Monday, April 18, 2005

METS: Overview and Tutorial

Library of Congress, Network Development and MARC Standards Office. METS: An Overview and Tutorial. Washington, DC: Library of Congress, 2004. Last updated September 23, 2004. Available online at (accessed 17 April 2005).

The METS overview and tutorial on Library of Congress’s Metacoding Encoding & Transmission Standard website touches on basic principles and aspects of this metadata schema. Developed by the Library of Congress as initiative of their Digital Library Federation, and maintained by the Network Development and MARC Standards Office of the Library of Congress, METS is meant to be a structural system for maintaining the integrity of digital libraries and their objects. Unlike metadata for traditional library items, like books, digital files require information infrastructures to maintain their connections with other files and webpages—a challenge that is complicated even more with the challenge of long-term digital preservation with its requirements for refreshment and migration of file formats. The structural map—embedded within a METS file—provides the basic framework by which digital objects maintain their links to related objects and files, and provide descriptive and administrative metadata about the object itself.

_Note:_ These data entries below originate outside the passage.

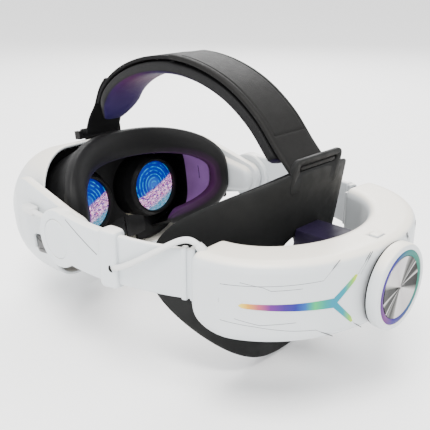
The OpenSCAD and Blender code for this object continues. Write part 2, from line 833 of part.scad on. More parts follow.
module knob_pinion() {
    color(silver) {
        ycyl(knob_face + 2.3, rack_y + 2.2, 0, knob_z, 3);
        ycyl(knob_face + 2.3, pack_back - 0.8, 0, knob_z, 3.45);
        translate([0, rack_y + 1.5, knob_z]) rotate([90, 0, 0]) linear_extrude(3) {
            circle(r = pinion_r - 1.2, $fn = 64);
            for (i = [0:15]) rotate(22.5 * i)
                polygon([[4.8, -0.75], [pinion_r + 0.55, -0.3], [pinion_r + 0.55, 0.3], [4.8, 0.75]]);
        }
    }
}

// ---------------------------------------------------------------- top strap

function strap_ring(line, s, depth, t, w, r, k = 4) =
    let(
        p = spline(line, s),
        d = spline_dir(line, s),
        n = [0, -d[1], d[0]] * (d[0] < 0 || d[1] > 0 ? -1 : 1)
    )
    put([0, p[0], p[1]] - n * (depth + t / 2), [-1, 0, 0], n, rrect(w, t, r, k));

function strap_span(s0, s1, step) = [for (i = [0:round((s1 - s0) / step)]) s0 + (s1 - s0) * i / round((s1 - s0) / step)];

module strap_cover() {
    color(black) loft([for (s = strap_span(4.05, 8.7, 0.35)) strap_ring(strap_line, s, 0, 4, 34, 1.6, 3)]);
}

module strap_pad() {
    color(violet) loft([
        for (s = strap_span(-0.2, 8.25, 0.35))
            let(e = s < 0.8 ? 1 - 0.35 * pow((0.8 - s) / 0.8, 2) : 1)
            strap_ring(strap_line, s, 4.3, 9 * e, 33 * e, 4 * e)
    ]);
}

// end of the cover, looped through the slot of the cradle's tab
module strap_loop() {
    color(black) translate([0, -126.6, 53.6]) rotate([8, 0, 0]) block([-16, -5, -1.3], [16, 4.4, 1.3]);
}

module webbing_tail() {
    color("#2b2c30") loft([for (s = strap_span(0.3, 3.95, 0.35)) strap_ring(strap_line, s, 1.6, 2.3, 30, 0.8, 2)]);
}

module front_webbing() {
    color("#2b2c30") loft([for (s = strap_span(0, 3, 0.4)) strap_ring(web_line, s, 0.8, 2, 30, 0.8, 2)]);
}

// -------------------------------------------------------------------- cable

module usb_plug() {
    color(white) difference() {
        union() {
            block([-89.4, plug_y - 6, 5.6], [-83.2, plug_y + 6, 11.4]);
            block([-84.4, plug_y - 3.3, 7.2], [-wing_in + 0.6, plug_y + 3.3, 9.4]);
        }
        tube([visor_cable[0] + [0, 0.2, 0], visor_cable[0], visor_cable[1]], cable_r, 8, 2);
    }
}

module cable_visor() {
    color(white) tube(visor_cable, cable_r);
}

module cable_arm() {
    color(white) tube(arm_cable, cable_r);
}

module cable_pack() {
    color(white) tube(pack_cable, cable_r);
}

module strain_relief() {
    color(white) difference() {
        tube([pack_cable[7], pack_cable[8], cable_end], cable_r + 1.2, 12, 2);
        tube([pack_cable[6], pack_cable[7], pack_cable[8], cable_end, 2 * cable_end - pack_cable[8]], cable_r + 0.2, 12, 2);
    }
}

module screws() {
    inner_back = pack_y - pack_b + pack_t;
    color(silver) for (z = [-12, 10]) ycyl(inner_back - 2.4, inner_back + 0.2, 0, z, 1.55);
}

// -------------------------------------------------------------------- nodes

front_shell();
bulkhead();
camera_window(-1);  // camera_window_left
camera_window(1);  // camera_window_right
front_cameras();
main_board();
visor_battery();
fan_frame();
fan_rotor();
speakers();
power_button();
volume_rocker();
charge_port();
audio_jack();
strap_anchor();
barrel(-ipd / 2);  // lens_barrel_left
lens(-ipd / 2);  // lens_left
display(-ipd / 2);  // display_left
ipd_rack(1);  // ipd_rack_left
barrel(ipd / 2);  // lens_barrel_right
lens(ipd / 2);  // lens_right
display(ipd / 2);  // display_right
ipd_rack(-1);  // ipd_rack_right
ipd_wheel();
face_frame();
face_cushion();
nose_flaps();
arm_left();
arm_right();
collar_left();
collar_right();
pivot_caps();
pivot_pins();
rack(-1);  // rack_left
rack(1);  // rack_right
pack_outer_shell();
pack_inner_shell();
battery_cells();
pack_board();
light_bars();
pack_button();
pack_port();
cradle_bracket();
cradle_shell();
cradle_pad();
knob_body();
knob_light_ring();
knob_cap();
knob_pinion();
strap_cover();
strap_pad();
strap_loop();
webbing_tail();
front_webbing();
usb_plug();
cable_visor();
cable_arm();
cable_pack();
strain_relief();
screws();
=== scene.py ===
import json
import math

import bmesh
import bpy
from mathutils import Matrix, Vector


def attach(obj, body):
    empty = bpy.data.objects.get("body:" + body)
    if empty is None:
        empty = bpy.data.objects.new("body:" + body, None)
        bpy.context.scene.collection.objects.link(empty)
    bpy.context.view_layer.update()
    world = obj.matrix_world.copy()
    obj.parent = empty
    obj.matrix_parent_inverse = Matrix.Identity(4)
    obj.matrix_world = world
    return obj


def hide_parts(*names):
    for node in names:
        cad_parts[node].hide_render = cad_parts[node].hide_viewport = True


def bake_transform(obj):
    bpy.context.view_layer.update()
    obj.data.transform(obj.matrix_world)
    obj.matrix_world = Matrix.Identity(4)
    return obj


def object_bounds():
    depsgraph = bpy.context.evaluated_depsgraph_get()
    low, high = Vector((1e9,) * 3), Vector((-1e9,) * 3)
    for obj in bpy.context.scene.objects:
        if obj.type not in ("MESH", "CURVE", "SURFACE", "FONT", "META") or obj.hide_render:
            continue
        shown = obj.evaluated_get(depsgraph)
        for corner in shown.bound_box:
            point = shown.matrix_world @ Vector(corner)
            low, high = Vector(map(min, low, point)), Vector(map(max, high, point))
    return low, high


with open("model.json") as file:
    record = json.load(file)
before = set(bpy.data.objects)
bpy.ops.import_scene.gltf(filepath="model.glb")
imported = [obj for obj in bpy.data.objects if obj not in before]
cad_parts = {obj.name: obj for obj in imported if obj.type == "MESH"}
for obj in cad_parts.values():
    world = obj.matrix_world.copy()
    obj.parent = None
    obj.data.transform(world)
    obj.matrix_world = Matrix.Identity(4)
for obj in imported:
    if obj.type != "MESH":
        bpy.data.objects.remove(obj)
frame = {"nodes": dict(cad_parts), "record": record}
cad_box = [list(map(float, corner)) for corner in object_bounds()]

MM = 0.001
PI = math.pi

# sizes shared with the CAD source, in millimetres
VISOR_W, VISOR_H, VISOR_FRONT, PITCH = 162, 94, 111.8, math.radians(8)
SHELL_Y0, SHELL_Z, RIM_Y, RIM_R = 20, -2, 62, 103
WING_IN, WING_OUT, PIVOT_Y, PLUG_Y = 77, 83, -4, 33
FACE_W, FACE_H, FACE_WRAP, FACE_Z, FACE_MID, CUSHION_T = 146, 85, 42, 6.5, 37, 12
FRAME_Y = 62.6
ARM_H, BOSS_R, BOSS_OUT, CAP_R, ARM_Z, LIP_Y, TONGUE_X = 29, 18.5, 92, 12.4, 2, -106, 69.7
ARM_PATH = [(87, 0), (93.5, -40), (89, -76), (73.2, LIP_Y)]
PACK_A, PACK_B, PACK_T, PACK_H, PACK_Y, PACK_Z = 83.4, 67.3, 27.5, 44.6, -109.6, -1
MID_A, MID_B = PACK_A - PACK_T / 2, PACK_B - PACK_T / 2
PACK_BACK = PACK_Y - PACK_B
KNOB_R, RING_R, KNOB_Z, KNOB_FACE = 24, 19, -2.8, -184.5
CRADLE_W, CRADLE_H, CRADLE_Z, CRADLE_WRAP, CRADLE_HOLE = 67, 62.3, -10.5, 56, 0.32
STRAP = [(57, 60), (47, 78), (29, 92), (4, 101.5), (-24, 105), (-51, 102), (-76, 93), (-97, 78.5),
    (-113, 61), (-123, 51)]
WEB = [(69, 40.5), (67.5, 46), (63.5, 54), (57, 62.5)]
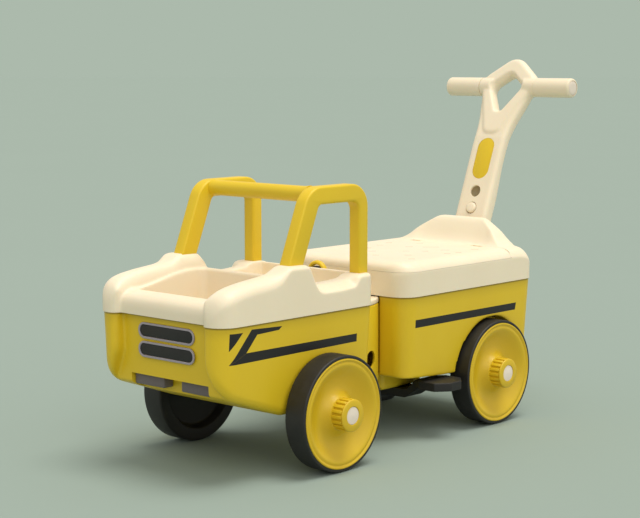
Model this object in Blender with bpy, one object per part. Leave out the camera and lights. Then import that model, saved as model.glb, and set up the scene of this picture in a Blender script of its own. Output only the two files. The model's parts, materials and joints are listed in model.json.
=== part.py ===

This initiative was created as a means to turn digital library objects into long-term archival information packages, housed in digital mass storage systems. It can play an integral part of Open Archival Information Systems. There are seven major components of a METS document: METS header (which contains metadata about the METS document), descriptive metadata (bibliographic information housed inside or external to the document itself), administrative metadata (how the files were created and stored, along with rights information), file section (which provides for object versions), structural map (which provides a hierarchy and links objects to their metadata), structural links (which records hyperlinks between nodes) and behavior (of executables). Expressed in XML, it is hoped that this schema is extensible and interoperable enough to provide long-term information about the objects in digital libraries.